A vendor of Sega Key Master game machines has agreed to pay $1 million to settle consumer fraud charges laid by Arizona’s attorney general.

A coin-operated game that offered high-priced prizes in malls and stores across Arizona was illegally rigged against players, and the vendor that supplied them has agreed to pay $1 million to settle consumer fraud charges, the state attorney general says.

The Sega Key Master game machines, filled with loot like iPads and $300 headphones, purported to offer a game of skill that anyone could potentially win.

Instead, the devices were set so that up to 2,200 players had to lose before the prize-dispensing function kicked in, Attorney General Mark Brnovich said in a news release Wednesday.
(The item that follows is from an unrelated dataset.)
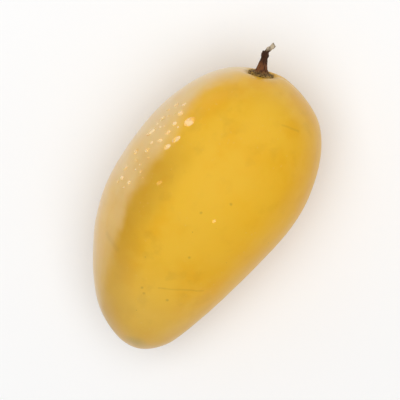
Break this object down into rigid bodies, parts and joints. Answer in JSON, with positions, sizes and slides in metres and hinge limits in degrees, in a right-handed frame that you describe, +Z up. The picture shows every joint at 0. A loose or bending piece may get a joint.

That means the machines were actually offering a game of chance comparable to slot machines, which are only legal in licensed casinos, the news release said.

“Under Arizona law, outside of casinos, it is illegal for gaming machines to have settings that permit an operator to alter the odds of participants winning the game,” Brnovich said.

The machines, about 3 feet wide by 6 feet tall, cost a dollar to play and have three rows of “keyholes” positioned over prizes. Players, who often are children, would use a joystick and button to try to guide a mechanical key into the keyhole next to the prize of their choice.

Only one former Tucson game location was listed in court records, at the El Super grocery store at 3372 S. 6th Ave.

The state announced a consent settlement Wednesday with Betson Coin-Op Distributing Company, Inc. the New Jersey-based vendor that procured about 25 of the game machines for companies in Arizona between 2011 and 2013.

The company did not acknowledge wrongdoing but agreed to pay the state $1 million and is banned from selling or leasing any more of the game machines in Arizona.